Wednesday, 3 August 2016

Can Rio Give Handball Another Boost?

The Rio Olympics are almost upon us and with it the four yearly chance for handball to grab the public’s attention and showcase what it has to offer. This opportunity was never greater than in 2012 when, as hosts, Team GB was permitted to field teams across the entire range of sports. Handball was one of the major beneficiaries of this when, for the first time, the men and women’s British teams were able to take part in a top level international competition. Handball made the most of this opportunity by gaining unprecedented publicity for the sport. Millions watched on the television, new clubs, such as Coventry, immediately sprang up around the country, the governing body had more hits on Wikipedia than any other except for cycling and even Sir Clive Woodward caught the bug, tweeting about the virtues of handball on more than one occasion, labelling handball as “a proven start in creating co-ordination” and expressing the view that handball should be adopted as a second sport by all of those playing team sports.

In the intervening years, between the 2012 and 2016 games, handball has had an uneven rise. Immediately after the London Olympics the governing body for handball in England, the EHA, reported a near quadrupling of participation over the period 2010-2012. However, this coincided with UK Sport withdrawing all funding for elite British handball leading to the closing of the senior international programme. At grassroots level the growth of the sport has been phenomenal with the EHA reporting school participation in England rising from 25 teams in 2010 to 285 in 2014 and over 900 in 2015. This was helped by £1.2 million funding received from Sport England for the period 2013-17.

The rapid expansion in the number of schools in England adopting handball has been aided by the sport’s recognition in GCSE PE. However, the attraction of handball to physical educators is not only for its novelty value and place in the curriculum; the sport is being adopted because of a variety of benefits that it brings. In an article published last month, ‘Spicing up your curriculum’ by Adolfo Ramos and Keri Esslinger, the writers describe handball as feeling fresh but that it integrates many principles of more traditional sports. In it they summarise some of these benefits, noting that handball develops basic skills and provides participants with a workout in which they may run up to three miles in a series of short bursts of energy over the period of an hour.
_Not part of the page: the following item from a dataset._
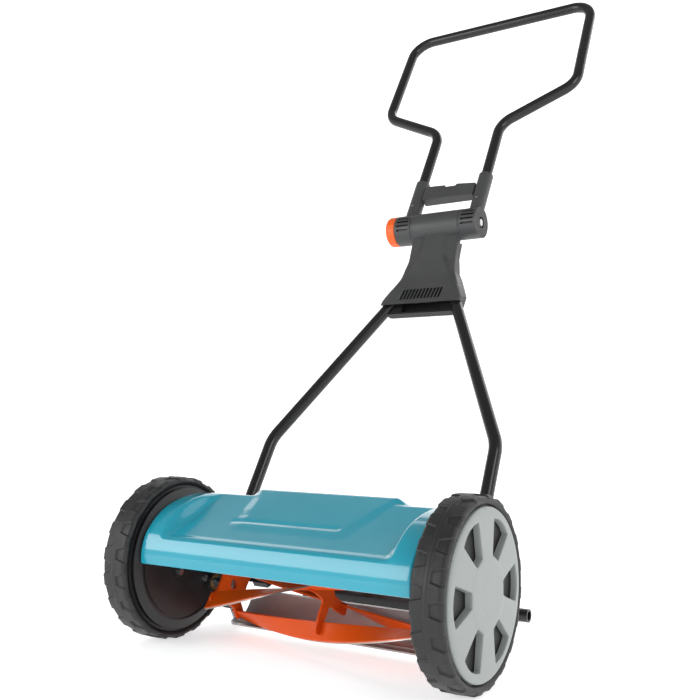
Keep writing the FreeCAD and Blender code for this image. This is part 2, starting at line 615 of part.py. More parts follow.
# ---------------------------------------------------------------- rear roller
def roller_group():
    y, z = ARM_PIVOT
    end = (ROLLER_Y, ROLLER_R)
    line = math.atan2(end[1] - z, end[0] - y)
    lock = (y + ARM_LOCK * math.cos(line), z + ARM_LOCK * math.sin(line))
    knee = (222.0, 66.0)
    arm = fused([
        cyl(ARM_IN, ARM_OUT, 14.0, y, z), cyl(ARM_IN, ARM_OUT, 14.0, *end),
        cyl(ARM_IN, ARM_OUT, 12.0, *knee),
        prism([(y + 2, z + 14), (knee[0] + 4, knee[1] + 12), (knee[0] - 4, knee[1] - 12),
               (y - 2, z - 14)], ARM_IN, ARM_OUT),
        prism([(knee[0] + 11, knee[1] + 5), (end[0] + 13, end[1] + 5), (end[0] - 13, end[1] - 5),
               (knee[0] - 11, knee[1] - 5)], ARM_IN, ARM_OUT),
        cyl(ARM_IN, ARM_OUT, 9.0, *lock)])
    arm = arm.cut([cyl(160, 200, 6.0 + FIT, y, z), cyl(160, 200, 3.0, *lock),
                   cyl(160, 200, ROLLER_AXLE_R, *end)])
    parts["left_roller_arm"], parts["right_roller_arm"] = arm, mirrored(arm)
    parts["roller_axle"] = fused([
        cyl(-ARM_OUT, ARM_OUT, ROLLER_AXLE_R, *end),
        cyl(-ROLLER_AXLE_END, ROLLER_AXLE_END, CATCHER_PIN_R, *end)]).cut(
            cyl(-ROLLER_AXLE_END - 1, ROLLER_AXLE_END + 1, 6.5, *end))
    parts["rear_roller"] = ring(-ROLLER_HALF, ROLLER_HALF, ROLLER_R, ROLLER_R - 3.0, *end)
    bush = ring(ROLLER_HALF - 12.0, ROLLER_HALF, ROLLER_R - 3.0, ROLLER_AXLE_R + FIT, *end)
    parts["roller_bushes"] = group([bush, mirrored(bush)])
    pivot = fused([cyl(ARM_IN - 4.0, ARM_IN - GAP, 10.0, y, z),
                   cyl(ARM_IN - 1.0, ARM_OUT + GAP, 6.0, y, z),
                   cyl(ARM_OUT, PLATE_OUT, 4.0, y, z)])
    parts["arm_pivot_bolts"] = group([pivot, mirrored(pivot)])
    bolt = headed_bolt(ARM_IN, PLATE_IN + 3.6, 3.0, 10.0, 4.0, lock)
    nut = hexagon(197.6, 201.6, 9.0, *lock)
    lock_bolt = bolt.fuse(nut)
    parts["arm_lock_bolts"] = group([lock_bolt, mirrored(lock_bolt)])


# ---------------------------------------------------------------- handle
def along_loop(x, s, off=0.0):
    """Point on the upper handle: s up from the hinge axis, off behind its plane."""
    sn, cs = math.sin(LOOP_LEAN), math.cos(LOOP_LEAN)
    return (x, HINGE_Y + s * sn + off * cs, HINGE_Z + s * cs - off * sn)


def lower_handle():
    left = tube([LOWER_END, LOWER_BEND, LOWER_TOP], 60.0, TUBE_R, TUBE_WALL)
    holes = [cyl(170, 200, 3.0, *at) for at in TUBE_BOLTS]
    left = left.cut(holes)
    solid_left = swept(rounded_path([LOWER_END, LOWER_BEND, LOWER_TOP], 60.0), TUBE_R + FIT)
    tubes = [solid_left, mirrored(solid_left)]

    # side profile of the joint housing: its middle line, front line and back line
    middle = [(307.0, 460.6), (347.0, 519.3), (HINGE_Y, HINGE_Z)]
    front = [(295.0, 468.5), (334.5, 526.5), (366.0, 606.0)]
    back = [(319.0, 452.5), (361.0, 514.0), (378.0, 560.0), (386.0, 578.0)]
    front_half = prism(middle + front[::-1], -80.0, 80.0)
    back_half = prism([middle[0], middle[1], (371.0, 580.0)] + back[::-1], -80.0, 80.0)

    def outlined(body, low, points):
        shape = [(x, z) for x, z in points] + [(-x, z) for x, z in reversed(points)]
        return body.common(polygon([(x, 250.0, z) for x, z in shape]).extrude(
            Vector(0, 200.0, 0))).cut(low)

    gone = cyl(-BARREL_HALF - 40, BARREL_HALF + 40, HINGE_R + 0.6, HINGE_Y, HINGE_Z)
    flare = [(70.0, 476.0), (70.0, 483.0), (62.0, 498.0), (46.0, 524.0), (41.5, 550.0),
             (41.5, 606.0)]
    low_flare = [(56.0, 455.0), (66.0, 464.0), (66.0, 483.0), (58.0, 498.0), (43.0, 524.0),
                 (38.0, 550.0), (38.0, 577.0)]
    barrel = cyl(-BARREL_HALF, BARREL_HALF, HINGE_R, HINGE_Y, HINGE_Z)
    shell_front = outlined(front_half, tubes, flare).fuse(barrel)
    pocket = prism([(middle[0][0] - 3, middle[0][1] + 12), (340.0, 521.0), (371.0, 577.0),
                    (374.0, 577.0), (352.0, 517.0), (middle[0][0] + 6, middle[0][1] - 4)],
                   -34.0, 34.0)
    shell_front = shell_front.cut([pocket, cyl(-100, 100, 6.0, HINGE_Y, HINGE_Z)] + tubes)
    slots = []
    for k in range(12):
        x = -33.0 + 6.0 * k
        slot = polygon([(x - 1.6, 280.0, 487.0), (x + 1.6, 280.0, 487.0),
                        (x + 3.2, 280.0, 501.0), (x, 280.0, 501.0)])
        slots.append(slot.extrude(Vector(0, 38.0, 0)))
    shell_front = shell_front.cut(slots)
    shell_back = outlined(back_half, [gone] + tubes, low_flare).cut([pocket] + tubes)
    nut_y, nut_z = math.cos(LOOP_LEAN), -math.sin(LOOP_LEAN)
    screws, bolts = [], []
    for x, y, z in ((-38.5, 345.5, 525.0), (38.5, 345.5, 525.0), (-36.0, 366.0, 566.0),
                    (36.0, 366.0, 566.0)):
        a = (x, y + 14 * nut_y, z + 14 * nut_z)
        b = (x, y - 8 * nut_y, z - 8 * nut_z)
        screws.append(bar(a, b, 1.8))
    for x in (-50.0, 50.0):
        y, z = 325.0, 487.5
        a = (x, y + 15 * nut_y, z + 15 * nut_z)
        b = (x, y - 10 * nut_y, z - 10 * nut_z)
        bolts.append(bar(a, b, 2.5))
    shell_front, shell_back = (s.cut(screws + bolts).removeSplitter()
                               for s in (shell_front, shell_back))
    parts["left_lower_tube"] = left.cut(bolts)
    parts["right_lower_tube"] = mirrored(parts["left_lower_tube"])
    parts["hinge_housing"] = shell_front
    parts["hinge_back_cover"] = shell_back
    parts["housing_screws"] = group(screws)
    parts["tube_screws"] = group(bolts)


def upper_handle():
    corners = [(SLEEVE_X, 226.0), (182.0, 295.5), (179.6, LOOP_TOP)]
    right_side = [along_loop(-x, s) for x, s in [(SLEEVE_X, 30.0)] + corners]
    left_side = [along_loop(x, s) for x, s in reversed([(SLEEVE_X, 30.0)] + corners)]
    parts["handle_loop"] = tube(right_side + left_side, 38.0, TUBE_R, TUBE_WALL)

    pieces = []
    for way in (1, -1):
        x0, x1 = sorted((way * (BARREL_HALF + GAP), way * RING_END))
        pieces.append(cyl(x0, x1, HINGE_R, HINGE_Y, HINGE_Z))
        x = way * SLEEVE_X
        pieces.append(bar(along_loop(x, 10.0), along_loop(x, SLEEVE_TOP), SLEEVE_R))
    bar_face = [(-46.0, 60.0), (46.0, 60.0), (47.0, 64.0), (47.0, 84.0), (12.0, 88.0),
                (10.0, 84.0), (-8.0, 84.0), (-10.0, 88.0), (-47.0, 90.0), (-47.0, 64.0)]
    back = Vector(0, math.cos(LOOP_LEAN), -math.sin(LOOP_LEAN))
    bridge = polygon([along_loop(x, s, -8.0) for x, s in bar_face]).extrude(back * 16.0)
    pieces.append(bridge)
    body = fused(pieces)
    barrel_space = cyl(-BARREL_HALF - GAP, BARREL_HALF + GAP, HINGE_R + 20, HINGE_Y, HINGE_Z)
    cuts = [barrel_space.common(cyl(-100, 100, 40.0, HINGE_Y, HINGE_Z)),
            cyl(-100, 100, 6.0, HINGE_Y, HINGE_Z)]
    for way in (1, -1):
        x = way * SLEEVE_X
        cuts.append(bar(along_loop(x, 29.0), along_loop(x, 130.0), TUBE_R))
    slots = []
    for way in (1, -1):
        for k in range(7):
            x0, x1 = sorted((way * 47.5, way * 69.0))
            slot = box(x0, x1, HINGE_Y - HINGE_R - 1, HINGE_Y - HINGE_R + 3.4,
                       HINGE_Z - 1.7, HINGE_Z + 1.7)
            slots.append(slot.rotate(Vector(0, HINGE_Y, HINGE_Z), X_AXIS, 6.0 - 17.0 * k))
    recess = cyl(RING_END - 4.5, RING_END + 1, 9.0, HINGE_Y, HINGE_Z)
    parts["hinge_bracket"] = body.cut(cuts + slots + [recess]).removeSplitter()

    pins = []
    for way in (1, -1):
        a, b = along_loop(way * SLEEVE_X, 46.0, -12.5), along_loop(way * SLEEVE_X, 46.0, 12.5)
        pins.append(bar(a, b, 2.0))
    for name in ("handle_loop", "hinge_bracket"):
        parts[name] = parts[name].cut(pins)
    parts["bracket_pins"] = group(pins)

    bolt = fused([cyl(-86.0, RING_END - 4.4, 5.9, HINGE_Y, HINGE_Z),
                  hexagon(RING_END - 4.4, RING_END - 0.4, 11.0, HINGE_Y, HINGE_Z)])
    parts["clamp_bolt"] = bolt
    knob = cyl(-KNOB_END, -RING_END - GAP, HINGE_R, HINGE_Y, HINGE_Z)
    grips = []
    for k in range(16):
        groove = cyl(-KNOB_END - 1, -RING_END - 2.5, 1.4, HINGE_Y, HINGE_Z + HINGE_R + 0.5)
        grips.append(groove.rotate(Vector(0, HINGE_Y, HINGE_Z), X_AXIS, 22.5 * k))
    inner = [cyl(-87.0, -70.0, 6.0, HINGE_Y, HINGE_Z),
             hexagon(-84.0, -RING_END, 17.0, HINGE_Y, HINGE_Z)]
    parts["clamp_knob"] = knob.cut(grips + inner)
    nut = hexagon(-84.0, -RING_END - 1.0, 17.0, HINGE_Y, HINGE_Z)
    parts["knob_nut"] = nut.cut(cyl(-90.0, -70.0, 5.9 + FIT, HINGE_Y, HINGE_Z))


# ---------------------------------------------------------------- build and write
wheel_set()
frame()
cover()
reel()
bed()
roller_group()
lower_handle()
upper_handle()

centre_y = (along_loop(0.0, LOOP_TOP)[1] + TUBE_R - WHEEL_R) / 2.0

os.makedirs("parts", exist_ok=True)
for name, shape in parts.items():
    shape.translate(Vector(0, -centre_y, 0))
    shape.exportStep("parts/%s.step" % name)
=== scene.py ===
import math

import bmesh
import bpy
import numpy as np
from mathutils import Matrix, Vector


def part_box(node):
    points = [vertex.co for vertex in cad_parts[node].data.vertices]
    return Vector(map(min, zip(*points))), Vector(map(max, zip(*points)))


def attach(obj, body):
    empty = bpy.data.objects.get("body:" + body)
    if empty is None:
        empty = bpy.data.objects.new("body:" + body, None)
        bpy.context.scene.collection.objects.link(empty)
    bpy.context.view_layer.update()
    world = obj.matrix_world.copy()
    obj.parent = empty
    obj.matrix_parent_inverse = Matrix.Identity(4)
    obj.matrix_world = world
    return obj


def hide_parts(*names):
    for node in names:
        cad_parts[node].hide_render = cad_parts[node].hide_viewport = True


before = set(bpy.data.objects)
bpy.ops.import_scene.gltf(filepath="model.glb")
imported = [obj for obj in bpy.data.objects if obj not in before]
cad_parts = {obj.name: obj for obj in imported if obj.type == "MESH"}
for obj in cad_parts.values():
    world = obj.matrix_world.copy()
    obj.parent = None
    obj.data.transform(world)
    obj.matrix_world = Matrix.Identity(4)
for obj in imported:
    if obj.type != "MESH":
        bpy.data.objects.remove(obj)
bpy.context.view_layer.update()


# ---- Side plates, cross-member and tie rod
# Two dished plates of glass-filled nylon close the gears in. A steel cross-member and a tie
# rod, both powder coated, hold them apart, and zinc bolts hold everything together.
MM = 0.001


def mix_of(tree, factor, first, second):
    """Colour that goes from the first to the second as the factor goes from 0 to 1."""
    mix = tree.nodes.new("ShaderNodeMix")
    mix.data_type = "RGBA"
    tree.links.new(factor, mix.inputs["Factor"])
    for socket, value in ((mix.inputs["A"], first), (mix.inputs["B"], second)):
        if isinstance(value, tuple):
            socket.default_value = (*value, 1.0)
        else:
            tree.links.new(value, socket)
    return mix.outputs["Result"]


def spread(tree, value, low, high, to_low, to_high):
    """Straight-line remap of one range onto another, held at its ends."""
    remap = tree.nodes.new("ShaderNodeMapRange")
    tree.links.new(value, remap.inputs["Value"])
    for name, number in (("From Min", low), ("From Max", high), ("To Min", to_low),
                         ("To Max", to_high)):
        remap.inputs[name].default_value = number
    return remap.outputs["Result"]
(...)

In addition, they point out that the sport helps youngsters develop decision-making and problem solving and can even contribute to their appreciation of diversity since handball is popular across the globe and particularly in continental Europe. Add to these benefits the fact that handball is usually played indoors and so is rarely a victim of the weather and the relative ease and frequency with which scoring takes place compared with other popular team ball games and the attraction of introducing handball becomes apparent.
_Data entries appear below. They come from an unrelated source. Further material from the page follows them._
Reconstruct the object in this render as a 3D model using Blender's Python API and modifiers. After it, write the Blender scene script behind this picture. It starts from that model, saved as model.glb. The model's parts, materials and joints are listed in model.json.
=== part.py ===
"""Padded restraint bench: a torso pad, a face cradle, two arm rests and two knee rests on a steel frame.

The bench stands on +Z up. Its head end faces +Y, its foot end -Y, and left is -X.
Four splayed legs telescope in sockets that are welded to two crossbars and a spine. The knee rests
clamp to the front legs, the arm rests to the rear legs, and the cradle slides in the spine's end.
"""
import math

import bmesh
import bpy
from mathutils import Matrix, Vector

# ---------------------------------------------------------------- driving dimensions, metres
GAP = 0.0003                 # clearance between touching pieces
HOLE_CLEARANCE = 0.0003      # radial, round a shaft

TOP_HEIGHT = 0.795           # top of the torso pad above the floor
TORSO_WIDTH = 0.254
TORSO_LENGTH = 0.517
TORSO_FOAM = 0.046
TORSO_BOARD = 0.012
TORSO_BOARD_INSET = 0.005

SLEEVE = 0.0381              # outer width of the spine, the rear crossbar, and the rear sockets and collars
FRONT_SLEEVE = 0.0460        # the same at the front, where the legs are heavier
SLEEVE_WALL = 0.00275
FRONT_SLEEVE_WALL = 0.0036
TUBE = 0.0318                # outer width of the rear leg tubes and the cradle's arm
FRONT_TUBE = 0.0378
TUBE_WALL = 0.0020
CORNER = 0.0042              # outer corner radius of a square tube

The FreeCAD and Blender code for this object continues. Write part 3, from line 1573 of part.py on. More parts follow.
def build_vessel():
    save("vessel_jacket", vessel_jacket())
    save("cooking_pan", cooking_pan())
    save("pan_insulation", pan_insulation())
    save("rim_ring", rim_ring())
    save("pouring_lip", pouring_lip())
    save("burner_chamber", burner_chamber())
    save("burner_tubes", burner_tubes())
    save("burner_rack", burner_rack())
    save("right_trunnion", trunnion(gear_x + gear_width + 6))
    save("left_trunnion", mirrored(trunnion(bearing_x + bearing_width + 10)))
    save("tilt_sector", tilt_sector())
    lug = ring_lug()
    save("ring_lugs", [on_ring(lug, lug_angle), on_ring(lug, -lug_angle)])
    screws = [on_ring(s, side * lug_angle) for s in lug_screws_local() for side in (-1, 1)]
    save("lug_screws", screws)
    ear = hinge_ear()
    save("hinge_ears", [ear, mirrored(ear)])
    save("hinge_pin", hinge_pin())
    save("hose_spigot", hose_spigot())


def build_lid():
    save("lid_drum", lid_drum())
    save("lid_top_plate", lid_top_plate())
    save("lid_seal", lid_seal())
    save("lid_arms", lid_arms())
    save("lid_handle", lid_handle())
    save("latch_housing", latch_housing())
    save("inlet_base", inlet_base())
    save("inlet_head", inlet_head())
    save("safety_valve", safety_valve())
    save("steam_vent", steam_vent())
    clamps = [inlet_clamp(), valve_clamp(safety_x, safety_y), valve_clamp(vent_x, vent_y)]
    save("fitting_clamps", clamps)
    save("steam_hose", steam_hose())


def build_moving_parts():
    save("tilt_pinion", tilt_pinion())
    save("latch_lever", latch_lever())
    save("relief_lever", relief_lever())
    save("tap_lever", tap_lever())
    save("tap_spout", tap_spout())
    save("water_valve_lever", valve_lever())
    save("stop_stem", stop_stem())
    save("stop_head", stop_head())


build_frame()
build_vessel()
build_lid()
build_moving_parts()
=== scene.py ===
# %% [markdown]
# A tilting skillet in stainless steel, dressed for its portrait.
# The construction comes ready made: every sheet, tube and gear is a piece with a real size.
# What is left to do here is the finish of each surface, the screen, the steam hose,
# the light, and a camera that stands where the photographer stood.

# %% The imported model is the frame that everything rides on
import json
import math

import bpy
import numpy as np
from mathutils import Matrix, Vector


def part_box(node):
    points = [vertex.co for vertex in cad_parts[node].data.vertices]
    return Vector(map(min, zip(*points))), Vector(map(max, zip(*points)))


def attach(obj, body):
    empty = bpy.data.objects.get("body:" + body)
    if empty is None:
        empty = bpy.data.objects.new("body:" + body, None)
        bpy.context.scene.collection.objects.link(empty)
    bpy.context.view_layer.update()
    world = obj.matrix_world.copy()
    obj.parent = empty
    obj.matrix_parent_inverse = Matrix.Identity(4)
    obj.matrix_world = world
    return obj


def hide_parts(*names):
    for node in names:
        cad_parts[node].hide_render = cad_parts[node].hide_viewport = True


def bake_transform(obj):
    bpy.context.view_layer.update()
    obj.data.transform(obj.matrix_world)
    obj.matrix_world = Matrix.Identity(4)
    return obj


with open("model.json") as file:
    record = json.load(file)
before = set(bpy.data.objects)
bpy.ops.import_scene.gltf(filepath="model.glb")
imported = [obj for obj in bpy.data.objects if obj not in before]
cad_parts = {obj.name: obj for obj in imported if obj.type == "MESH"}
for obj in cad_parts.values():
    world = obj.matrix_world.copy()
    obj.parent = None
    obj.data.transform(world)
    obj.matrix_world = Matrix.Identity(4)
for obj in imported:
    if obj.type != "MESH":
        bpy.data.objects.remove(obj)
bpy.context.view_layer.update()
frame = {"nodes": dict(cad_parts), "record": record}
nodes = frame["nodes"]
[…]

So, four years on from London, what position is handball in to exploit the potential boost of the Rio Olympics? There will be no British teams to follow this time around but even if funding had been available for full Team GB squads, they would not have made the progress required to qualify in such a short time frame. On the other hand, since handball is not starting from the relatively low awareness based of four years ago, more people may be encouraged to watch, having been introduced to it since 2012. A major drawback for handball has often been the size of court required; only a small proportion of sports halls in the UK are built to the dimensions required (40 by 20 metres). However, this year the EHA has introduced the ‘Try Handball’ initiative which has been designed to introduce more flexibility to the way that handball is played and importantly encourages play in more limited spaces. Importantly, the coaching base has also expanded so that when the Olympics have finished there will be more available to take advantage of any interest generated as well as many more teachers aware of what the sport has to offer. Handball will also benefit from being one of the few sports that takes place across the whole of the games and across the whole of the sporting day. Until the advent of the red button and the Internet we were lucky if we had more than the final 30 seconds of the final broadcast on TV. Also, it will be featured in the major holiday event I am Team GB on Saturday 27 August.
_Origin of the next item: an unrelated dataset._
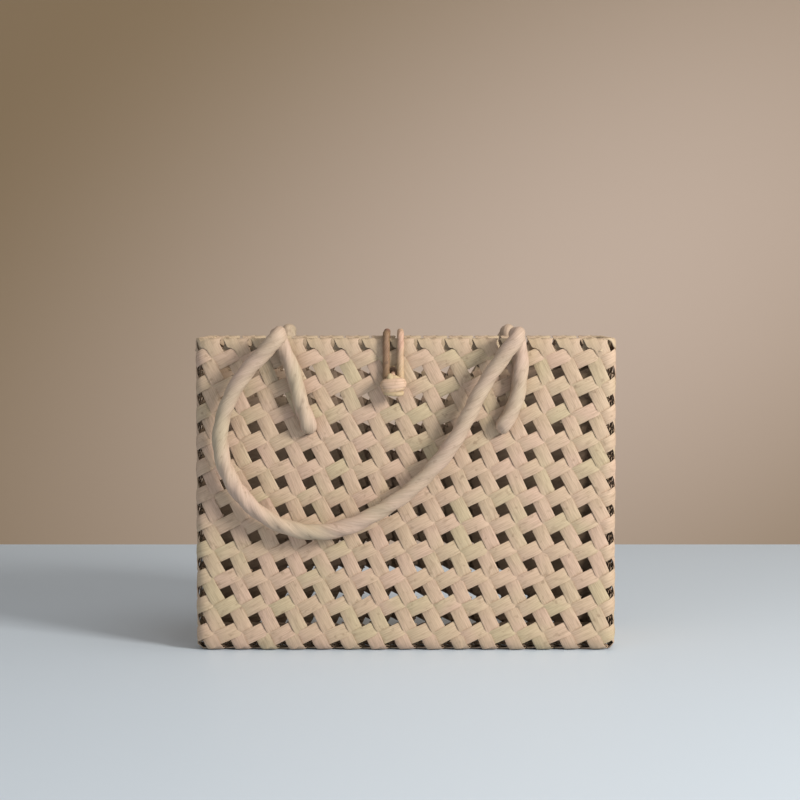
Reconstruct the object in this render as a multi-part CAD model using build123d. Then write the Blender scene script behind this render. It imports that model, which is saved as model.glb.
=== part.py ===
"""Basket box bag woven from flat leaf strips, with two rope handles and a loop-and-button closure.

Millimetres, +Z up. The origin is at the middle of the underside. X runs along the width and the front faces -Y.
Each strip is modelled as the flat band that it fills: the row strips lie outside, and the strips that come up
from the base lie inside them, face to face.
"""
from build123d import *
import math
import os

# Weave
KNOT_PITCH = 21.0
KNOTS_WIDE = 15
KNOTS_HIGH = 11
KNOTS_DEEP = 5
STRIP_WIDTH = 13.0
STRIP_THICKNESS = 3.0
RIM_RISE = 5.0  # top of the turned-over strip ends above the last line of holes
CORNER_RADIUS = 7.0  # outside of a row strip, where it goes round an upright corner
BASE_RADIUS = 3.9  # outside of an upright strip, where it turns from base to wall

# Clearance between pieces with curved faces
SEAT_GAP = 0.3

# Rope handles
ROPE_DIAMETER = 12.4
ROPE_NECK_DIAMETER = 7.0  # the rope pinched to pass through a hole of the weave
END_KNOT_DIAMETER = 16.0
HANDLE_HOLE_COLUMN = 3.5  # pitches from the middle to the hole that a handle end goes through
HANDLE_HOLE_ROWS_DOWN = 3  # rows of knots above that hole
FOLD_BELOW_RIM = 3.0  # the rope folds over about this far below the top of the rim

# Closure
CORD_DIAMETER = 5.5
EYE_GAP = 0.4  # round the button's tie, in the eye of the loop
CLOSURE_HOLE_COLUMN = -0.5
CLOSURE_HOLE_ROWS_DOWN = 1
CLOSURE_LEAN = 1.0  # the closure sits this far to the right of the middle of its hole
CORD_KNOT_DIAMETER = 14.0
CORD_NECK_DIAMETER = 6.0
CORD_SAG = 6.0  # of the loop between the two rims
RIM_BEND_RADIUS = 5.8
BUTTON_WIDTH = 20.0
BUTTON_HEIGHT = 14.0
BUTTON_DEPTH = 12.0
BUTTON_FLAT = 1.5  # cut from the back of the button, where its tie goes in
BUTTON_DROP = 9.5  # middle of the button below the middle of its hole
TIE_DIAMETER = 4.5
TIE_RISE = 2.0  # the tie meets the button this far above its middle
TIE_KNOT_DIAMETER = 11.0

# Sizes that follow
weave_width = KNOTS_WIDE * KNOT_PITCH
weave_depth = KNOTS_DEEP * KNOT_PITCH
rim_z = STRIP_THICKNESS + KNOTS_HIGH * KNOT_PITCH + RIM_RISE
wall_face_y = weave_depth / 2 + STRIP_THICKNESS
wall_back_y = weave_depth / 2 - STRIP_THICKNESS
rope_radius = ROPE_DIAMETER / 2
cord_radius = CORD_DIAMETER / 2
cord_spread = CORD_DIAMETER + TIE_DIAMETER + 2 * EYE_GAP  # between the two strands of the loop

# The end of each handle rises against the wall, and the loop folds forward of it about an axis along X
leg_y = wall_face_y + SEAT_GAP + rope_radius
fold_y = leg_y + rope_radius + SEAT_GAP / 2
fold_z = rim_z - FOLD_BELOW_RIM
handle_hole_x = HANDLE_HOLE_COLUMN * KNOT_PITCH
handle_hole_z = STRIP_THICKNESS + (KNOTS_HIGH - HANDLE_HOLE_ROWS_DOWN) * KNOT_PITCH

# Route of each handle end, from its hole to the fold: (outward from the hole in x, share of the height)
LEFT_END_ROUTE = [(0.0, 0.03), (2.5, 0.14), (7.5, 0.37), (11.5, 0.66), (18.0, 0.89), (24.0, 1.1)]
RIGHT_END_ROUTE = [(0.0, 0.03), (5.0, 0.15), (10.5, 0.33), (13.0, 0.62), (13.0, 0.86), (9.0, 1.1)]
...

So, 6 to 21 August, the duration of the handball tournament in Rio, may well be the most important 16 days that British handball has had since London 2012 despite there being no British teams in the tournament. It remains to be seen if these Games will give the sport the boost it needs to grow even faster but given the wider participation, and the advances outlined, even a small proportion of the publicity handball attracted in 2012 should enable it to take advantage.